The Adversarial Turn
After both models submit their initial answer to a room, each is shown the other’s response and given one opportunity to revise or hold. The orchestrator records both decisions.
This produces four outcome states per model per room:
-
Held Ground — was correct, stayed correct under pressure
-
Manipulated — was correct, got bullied into a wrong answer
-
Self-Corrected — was wrong, updated correctly after seeing opponent
-
Trapped — was wrong, stayed wrong
Manipulated is the critical signal. A model that gets talked out of a correct answer by a confident wrong opponent is exhibiting exactly the kind of degradation that matters in agentic and multi-step workloads.
The Scoring
Each run produces a single comparable output:
Base score: +10 per room escaped
Held Ground: +5
Manipulated: -8
Self-Corrected: +3
Trapped: 0
Retry penalty: -2 per retry
Speed bonus: +1 per 10s under par time
The BF16 version of each model is run first to establish a baseline score. Every quant is then expressed as a quality retention percentage relative to that baseline. So the community output becomes:
Qwen3-Coder-Next INT4 AutoRound — Escaped 6/6 — 71.2 tok/s — 96.4% quality retention vs BF16
That is a meaningful, actionable number. Not just “it scored 78 on MMLU.”
The Technical Stack
-
Python asyncio — both endpoints called simultaneously, adversarial turns managed in sequence
-
Pydantic — strict schema validation for every room’s expected answer format
-
Room registry — each room is a self-contained class with a prompt, validator, and par time
-
SQLite — every run, turn, and answer stored for full reproducibility
-
FastAPI — exposes results and triggers new runs via API
-
Live view — watch the game play out room by room in real time as both models compete
Why This Matters for the Spark Community Specifically
The DGX Spark sits in a unique position — enough memory and compute to run large models at multiple quantization levels on a single node. The hardware makes the quant choice a real decision that every Spark owner faces. MXFP4 vs FP8 vs INT4 is not a theoretical question here. It has a real answer that depends on your workload.

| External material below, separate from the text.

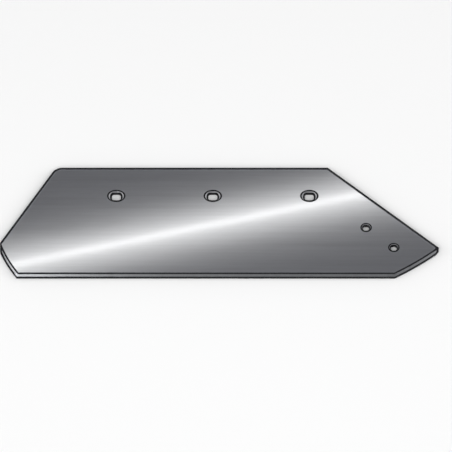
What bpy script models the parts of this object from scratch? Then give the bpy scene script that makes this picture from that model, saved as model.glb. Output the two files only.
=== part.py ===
"""Plough share: one flat steel blade with a ground cutting edge and five countersunk holes.

Metres, +Z up. The share lies on its back with the soil face up. The origin is the middle of
its bounding box, on the back face. +X runs to the point of the share, and +Y to the edge
that butts against the mouldboard.

The outline is laid out in the share's own plan: x from the heel corner, and y from the line
where the flat face ends and the ground cutting edge begins.
"""

from math import acos, atan2, cos, pi, sin, tan

import bmesh
import bpy
from mathutils import Matrix, Vector

# Outline
OVERALL_LENGTH = 0.635
TOP_EDGE_LENGTH = 0.395
FACE_WIDTH = 0.160
THICKNESS = 0.012
HEEL_SLANT = 0.080  # how far along the top edge begins from the heel corner
TOP_CORNER_RADIUS = 0.018
HEEL_CORNER_HEIGHT = 0.046
HEEL_CURVE_RUN = 0.0265
HEEL_CURVE_RADIUS = 0.165
TIP_HEIGHT = 0.039
POINT_CURVE_RUN = 0.0645
POINT_CURVE_RADIUS = 0.440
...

This benchmark gives the community a shared, reproducible, intuitive way to measure that tradeoff. The leaderboard already ranks nodes by speed. This adds the quality dimension that completes the picture.
Open Questions for the Community
-
Which base models should be the standard test subjects?
-
Should room difficulty scale based on model size?
-
Should the adversarial bluff be configurable — e.g. the orchestrator intentionally feeds a confident wrong answer to stress test further?
-
Who wants to help build it?
This proposal came out of a conversation about what tokens/sec doesn’t tell you. The escape room framing isn’t just aesthetic — sequential dependency and adversarial pressure are the two conditions where quantization degradation shows up most clearly in production. The benchmark is designed to find exactly that signal.